Entries with parts and joints -
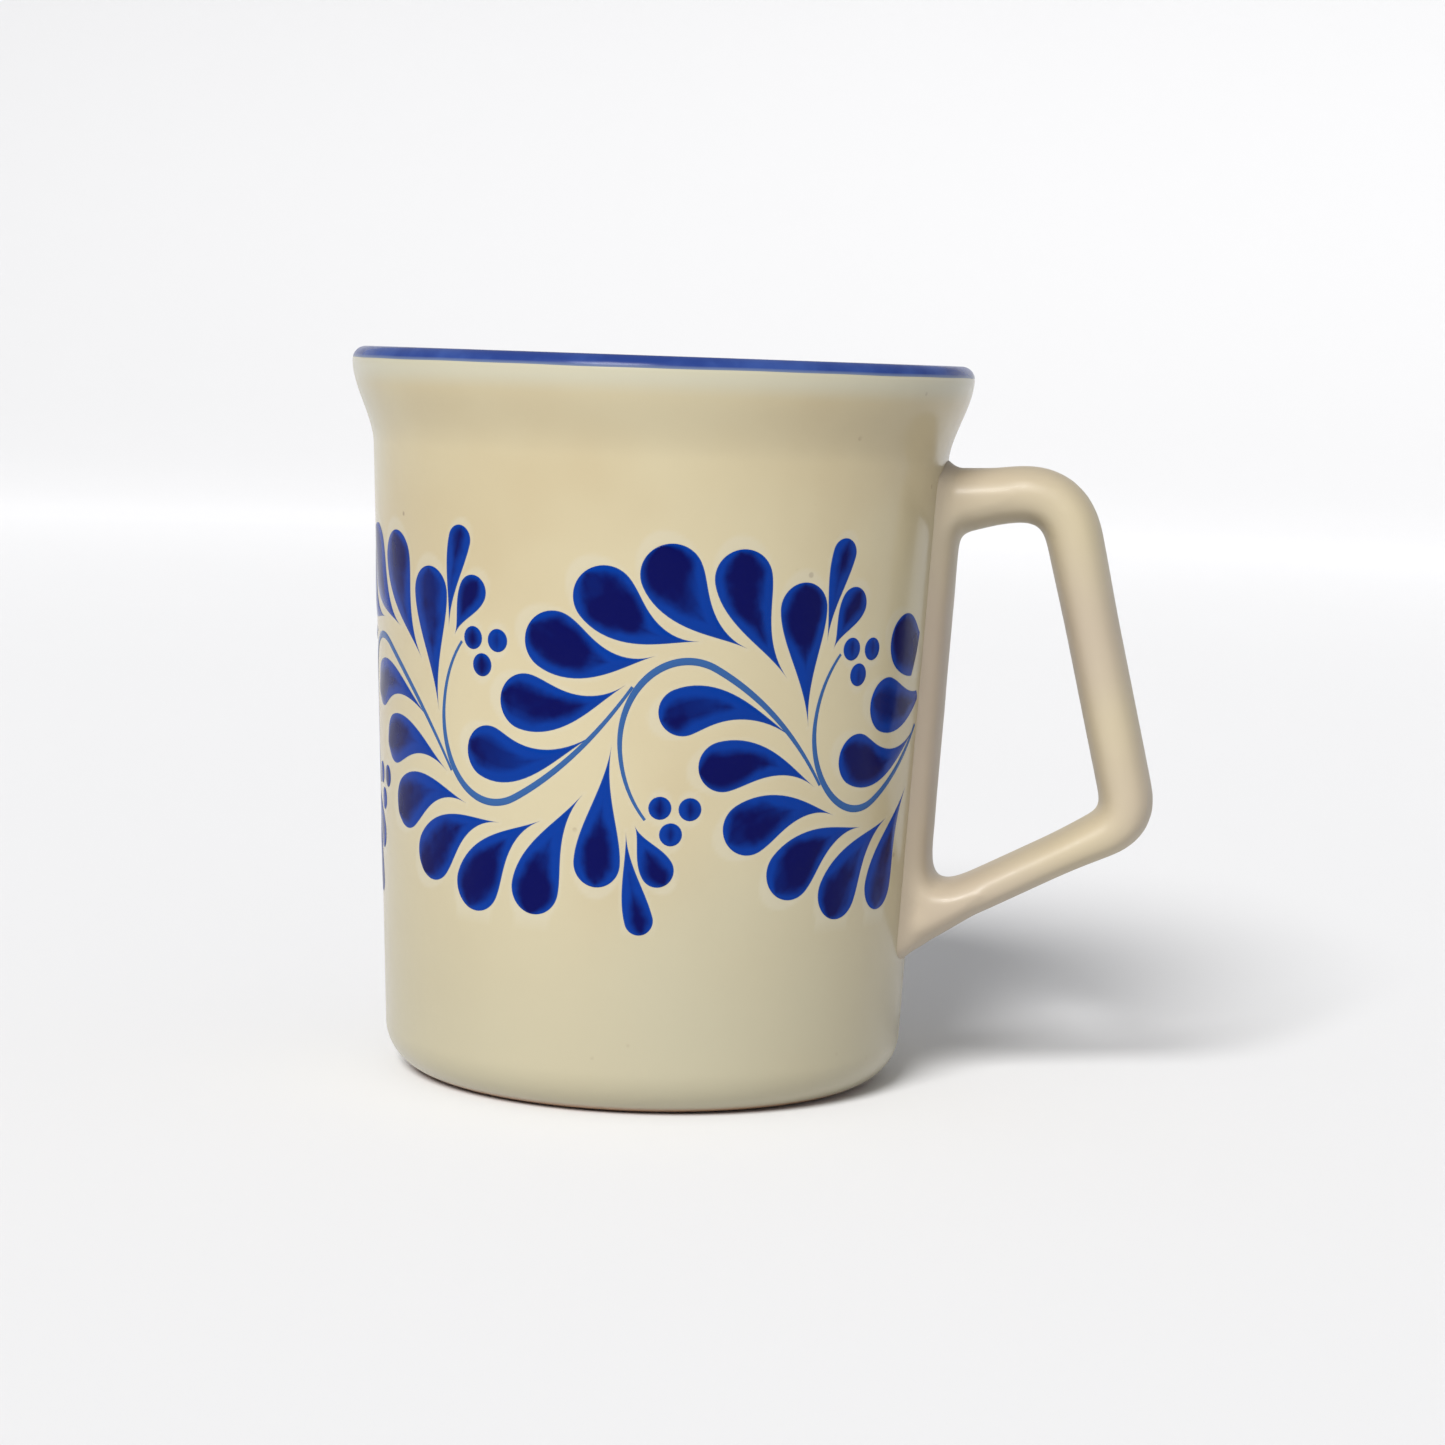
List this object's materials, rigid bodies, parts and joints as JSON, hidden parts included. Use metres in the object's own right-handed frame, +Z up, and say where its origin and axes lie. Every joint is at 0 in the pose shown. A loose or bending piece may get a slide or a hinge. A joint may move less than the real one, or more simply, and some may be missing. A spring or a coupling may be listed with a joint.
{
  "type": "mug",
  "caption": "Glazed stoneware mug with a flared rim, a closed angular strap handle, a blue rim line and a painted cobalt scroll of leaf sprays.",
  "frame": {"origin": "centre of the flat foot, on the cup's axis, at table height", "axes": "+Z up along the cup's axis, +X towards the handle"},
  "size_m": [0.111, 0.0846, 0.0981],
  "materials": {
    "cream_glaze": "glossy cream stoneware glaze with faint specks",
    "handle_glaze": "glossy cream stoneware glaze, slightly darker and smoother than the cup",
    "rim_blue": "blue underglaze line under a glossy clear glaze",
    "cobalt_paint": "dark cobalt underglaze brush strokes with lighter blue edges under a glossy clear glaze"
  },
  "bodies": {
    "root": {"cup": "cream_glaze", "handle": "handle_glaze", "handle_slip": "handle_glaze", "rim_line": "rim_blue", "spray_0": "cobalt_paint", "spray_1": "cobalt_paint", "spray_2": "cobalt_paint", "spray_3": "cobalt_paint", "spray_4": "cobalt_paint", "spray_5": "cobalt_paint", "spray_6": "cobalt_paint", "spray_7": "cobalt_paint", "spray_8": "cobalt_paint"}
  },
  "joints": []
}
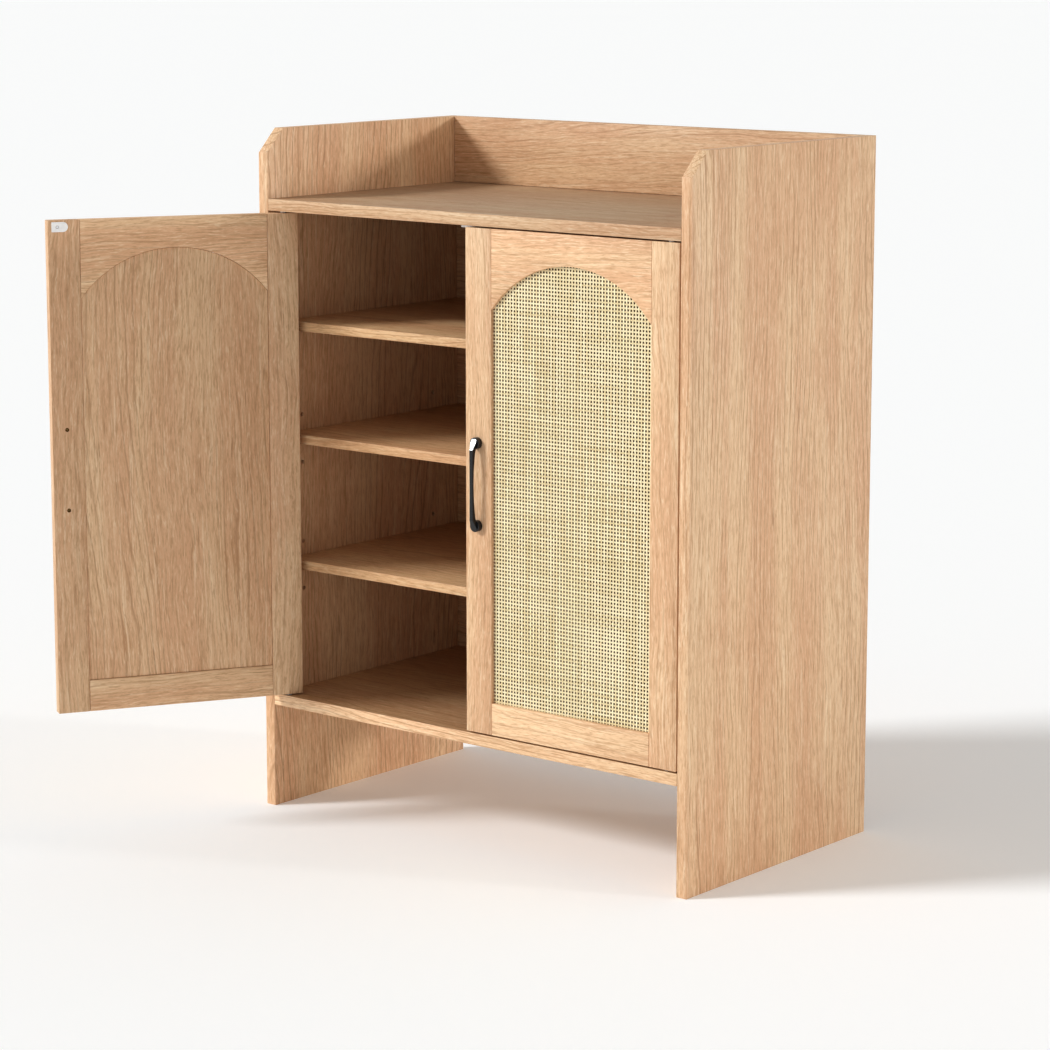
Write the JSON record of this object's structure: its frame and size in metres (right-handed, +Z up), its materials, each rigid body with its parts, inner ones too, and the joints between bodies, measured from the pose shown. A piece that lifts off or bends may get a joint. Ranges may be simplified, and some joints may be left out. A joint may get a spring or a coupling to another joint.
{
  "type": "shoe cabinet",
  "caption": "Oak-look shoe cabinet: tray top, open foot space, shelved compartments behind pivot-hung doors with arched cane panels and bow handles.",
  "frame": {"origin": "on the floor, under the middle of the space that the object takes as it stands, with the left door open 120 degrees", "axes": "+X to the right seen from the front, +Y from the doors towards the back, +Z up"},
  "size_m": [0.8076, 0.6396, 0.88],
  "materials": {
    "oak_board": "natural oak-look foil on board, matt, grain upright on the sides",
    "oak_shelf": "natural oak-look foil on board, matt, grain across the width",
    "oak_frame": "natural oak-look door frame, matt, grain along each member",
    "oak_sheet": "natural oak-look panel, matt, grain upright",
    "rattan": "cream woven cane webbing with small square openings",
    "black_metal": "gloss black",
    "steel": "yellow-passivated steel",
    "white_plastic": "smooth white plastic",
    "beech": "plain beech dowel"
  },
  "bodies": {
    "carcass": {"side_panel_left": "oak_board", "side_panel_right": "oak_board", "bottom_board": "oak_shelf", "top_board": "oak_shelf", "back_rail": "oak_board", "back_panel": "oak_sheet", "shelf_upper": "oak_shelf", "shelf_middle": "oak_shelf", "shelf_lower": "oak_shelf", "dowel_top_left_front": "beech", "dowel_bottom_left_front": "beech", "shelf_pin_upper_left_front": "steel", "shelf_pin_middle_left_front": "steel", "shelf_pin_lower_left_front": "steel", "dowel_top_left_back": "beech", "dowel_bottom_left_back": "beech", "shelf_pin_upper_left_back": "steel", "shelf_pin_middle_left_back": "steel", "shelf_pin_lower_left_back": "steel", "dowel_top_right_front": "beech", "dowel_bottom_right_front": "beech", "shelf_pin_upper_right_front": "steel", "shelf_pin_middle_right_front": "steel", "shelf_pin_lower_right_front": "steel", "dowel_top_right_back": "beech", "dowel_bottom_right_back": "beech", "shelf_pin_upper_right_back": "steel", "shelf_pin_middle_right_back": "steel", "shelf_pin_lower_right_back": "steel", "pivot_bush_top_left": "white_plastic", "pivot_bush_bottom_left": "white_plastic", "pivot_bush_top_right": "white_plastic", "pivot_bush_bottom_right": "white_plastic", "door_catch": "white_plastic"},
    "door_left": {"door_left_hinge_stile": "oak_frame", "door_left_lock_stile": "oak_frame", "door_left_bottom_rail": "oak_frame", "door_left_top_rail": "oak_frame", "door_left_rear_panel": "oak_sheet", "door_left_cane_webbing": "rattan", "door_left_handle": "black_metal", "door_left_handle_screw_upper": "steel", "door_left_handle_screw_lower": "steel", "door_left_strike_plate": "white_plastic", "door_left_strike_screw": "steel", "door_left_pivot_pin_top": "white_plastic", "door_left_pivot_pin_bottom": "white_plastic"},
    "door_right": {"door_right_hinge_stile": "oak_frame", "door_right_lock_stile": "oak_frame", "door_right_bottom_rail": "oak_frame", "door_right_top_rail": "oak_frame", "door_right_rear_panel": "oak_sheet", "door_right_cane_webbing": "rattan", "door_right_handle": "black_metal", "door_right_handle_screw_upper": "steel", "door_right_handle_screw_lower": "steel", "door_right_strike_plate": "white_plastic", "door_right_strike_screw": "steel", "door_right_pivot_pin_top": "white_plastic", "door_right_pivot_pin_bottom": "white_plastic"}
  },
  "joints": [
    {"name": "door_left_hinge", "type": "hinge", "parent": "carcass", "child": "door_left", "pos_m": [-0.24216, -0.05274, 0.4635], "axis": [0, 0, 1], "range_deg": [-10, 120]},
    {"name": "door_right_hinge", "type": "hinge", "parent": "carcass", "child": "door_right", "pos_m": [0.36984, -0.05274, 0.4635], "axis": [0, 0, 1], "range_deg": [0, 130]}
  ]
}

Problem - Repeat the data precisely, line by line.

Result of the exercise -
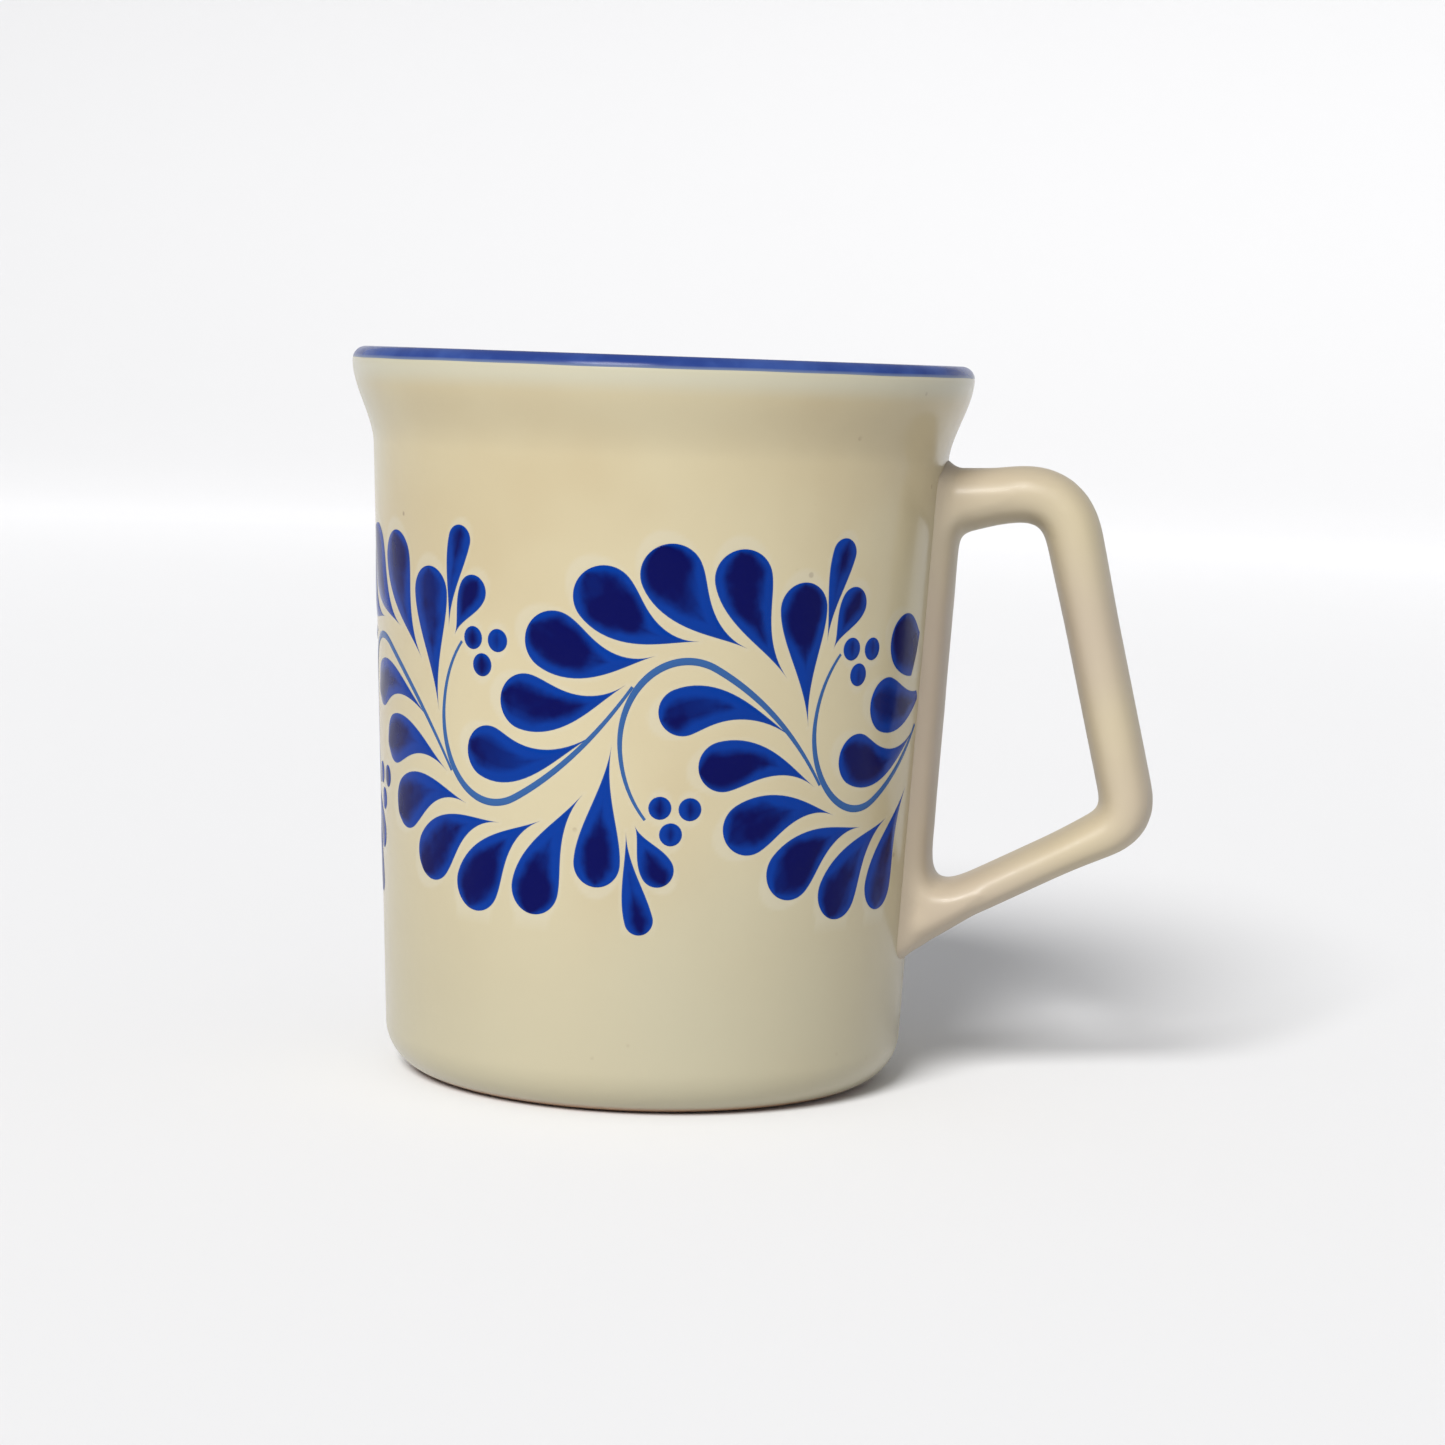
List this object's materials, rigid bodies, parts and joints as JSON, hidden parts included. Use metres in the object's own right-handed frame, +Z up, and say where its origin and axes lie. Every joint is at 0 in the pose shown. A loose or bending piece may get a slide or a hinge. A joint may move less than the real one, or more simply, and some may be missing. A spring or a coupling may be listed with a joint.
{
  "type": "mug",
  "caption": "Glazed stoneware mug with a flared rim, a closed angular strap handle, a blue rim line and a painted cobalt scroll of leaf sprays.",
  "frame": {"origin": "centre of the flat foot, on the cup's axis, at table height", "axes": "+Z up along the cup's axis, +X towards the handle"},
  "size_m": [0.111, 0.0846, 0.0981],
  "materials": {
    "cream_glaze": "glossy cream stoneware glaze with faint specks",
    "handle_glaze": "glossy cream stoneware glaze, slightly darker and smoother than the cup",
    "rim_blue": "blue underglaze line under a glossy clear glaze",
    "cobalt_paint": "dark cobalt underglaze brush strokes with lighter blue edges under a glossy clear glaze"
  },
  "bodies": {
    "root": {"cup": "cream_glaze", "handle": "handle_glaze", "handle_slip": "handle_glaze", "rim_line": "rim_blue", "spray_0": "cobalt_paint", "spray_1": "cobalt_paint", "spray_2": "cobalt_paint", "spray_3": "cobalt_paint", "spray_4": "cobalt_paint", "spray_5": "cobalt_paint", "spray_6": "cobalt_paint", "spray_7": "cobalt_paint", "spray_8": "cobalt_paint"}
  },
  "joints": []
}
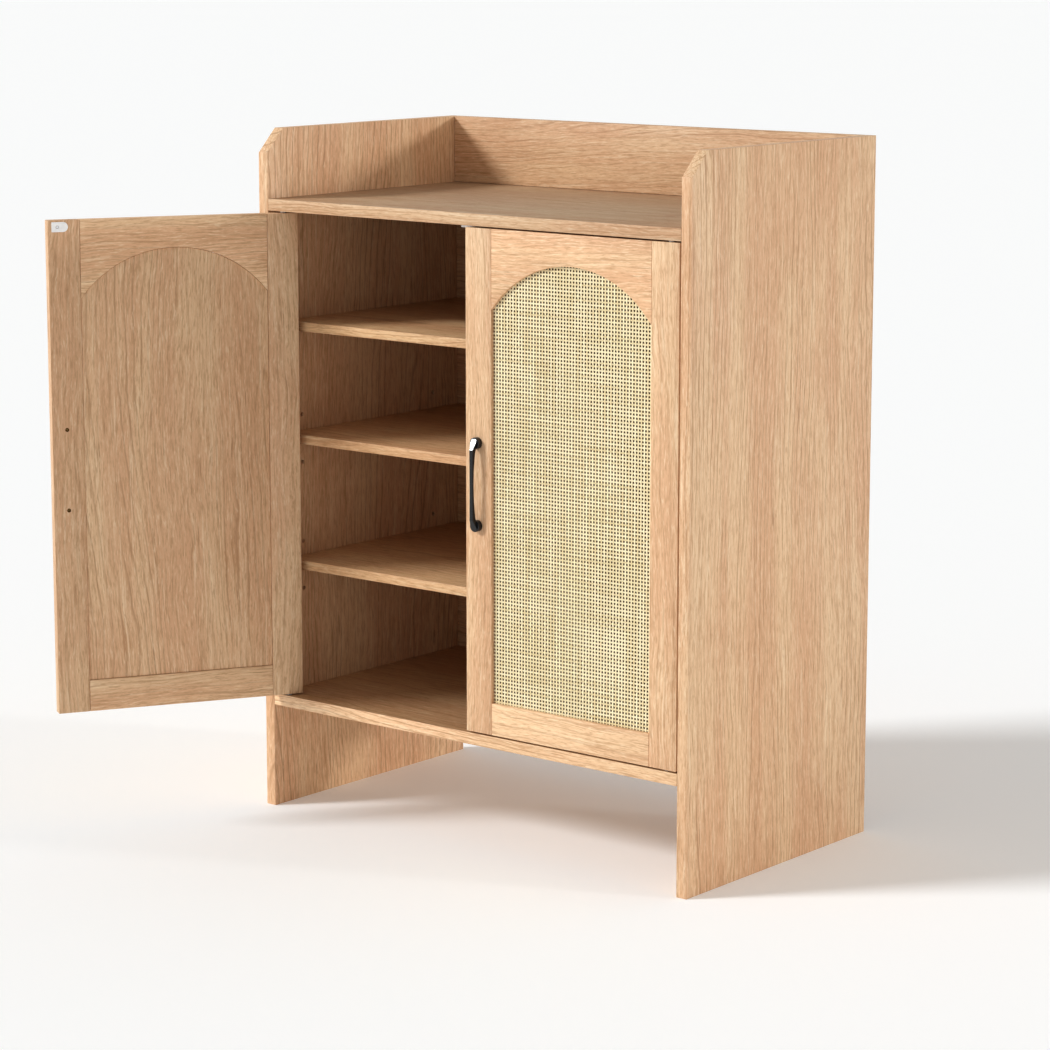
Write the JSON record of this object's structure: its frame and size in metres (right-handed, +Z up), its materials, each rigid body with its parts, inner ones too, and the joints between bodies, measured from the pose shown. A piece that lifts off or bends may get a joint. Ranges may be simplified, and some joints may be left out. A joint may get a spring or a coupling to another joint.
{
  "type": "shoe cabinet",
  "caption": "Oak-look shoe cabinet: tray top, open foot space, shelved compartments behind pivot-hung doors with arched cane panels and bow handles.",
  "frame": {"origin": "on the floor, under the middle of the space that the object takes as it stands, with the left door open 120 degrees", "axes": "+X to the right seen from the front, +Y from the doors towards the back, +Z up"},
  "size_m": [0.8076, 0.6396, 0.88],
  "materials": {
    "oak_board": "natural oak-look foil on board, matt, grain upright on the sides",
    "oak_shelf": "natural oak-look foil on board, matt, grain across the width",
    "oak_frame": "natural oak-look door frame, matt, grain along each member",
    "oak_sheet": "natural oak-look panel, matt, grain upright",
    "rattan": "cream woven cane webbing with small square openings",
    "black_metal": "gloss black",
    "steel": "yellow-passivated steel",
    "white_plastic": "smooth white plastic",
    "beech": "plain beech dowel"
  },
  "bodies": {
    "carcass": {"side_panel_left": "oak_board", "side_panel_right": "oak_board", "bottom_board": "oak_shelf", "top_board": "oak_shelf", "back_rail": "oak_board", "back_panel": "oak_sheet", "shelf_upper": "oak_shelf", "shelf_middle": "oak_shelf", "shelf_lower": "oak_shelf", "dowel_top_left_front": "beech", "dowel_bottom_left_front": "beech", "shelf_pin_upper_left_front": "steel", "shelf_pin_middle_left_front": "steel", "shelf_pin_lower_left_front": "steel", "dowel_top_left_back": "beech", "dowel_bottom_left_back": "beech", "shelf_pin_upper_left_back": "steel", "shelf_pin_middle_left_back": "steel", "shelf_pin_lower_left_back": "steel", "dowel_top_right_front": "beech", "dowel_bottom_right_front": "beech", "shelf_pin_upper_right_front": "steel", "shelf_pin_middle_right_front": "steel", "shelf_pin_lower_right_front": "steel", "dowel_top_right_back": "beech", "dowel_bottom_right_back": "beech", "shelf_pin_upper_right_back": "steel", "shelf_pin_middle_right_back": "steel", "shelf_pin_lower_right_back": "steel", "pivot_bush_top_left": "white_plastic", "pivot_bush_bottom_left": "white_plastic", "pivot_bush_top_right": "white_plastic", "pivot_bush_bottom_right": "white_plastic", "door_catch": "white_plastic"},
    "door_left": {"door_left_hinge_stile": "oak_frame", "door_left_lock_stile": "oak_frame", "door_left_bottom_rail": "oak_frame", "door_left_top_rail": "oak_frame", "door_left_rear_panel": "oak_sheet", "door_left_cane_webbing": "rattan", "door_left_handle": "black_metal", "door_left_handle_screw_upper": "steel", "door_left_handle_screw_lower": "steel", "door_left_strike_plate": "white_plastic", "door_left_strike_screw": "steel", "door_left_pivot_pin_top": "white_plastic", "door_left_pivot_pin_bottom": "white_plastic"},
    "door_right": {"door_right_hinge_stile": "oak_frame", "door_right_lock_stile": "oak_frame", "door_right_bottom_rail": "oak_frame", "door_right_top_rail": "oak_frame", "door_right_rear_panel": "oak_sheet", "door_right_cane_webbing": "rattan", "door_right_handle": "black_metal", "door_right_handle_screw_upper": "steel", "door_right_handle_screw_lower": "steel", "door_right_strike_plate": "white_plastic", "door_right_strike_screw": "steel", "door_right_pivot_pin_top": "white_plastic", "door_right_pivot_pin_bottom": "white_plastic"}
  },
  "joints": [
    {"name": "door_left_hinge", "type": "hinge", "parent": "carcass", "child": "door_left", "pos_m": [-0.24216, -0.05274, 0.4635], "axis": [0, 0, 1], "range_deg": [-10, 120]},
    {"name": "door_right_hinge", "type": "hinge", "parent": "carcass", "child": "door_right", "pos_m": [0.36984, -0.05274, 0.4635], "axis": [0, 0, 1], "range_deg": [0, 130]}
  ]
}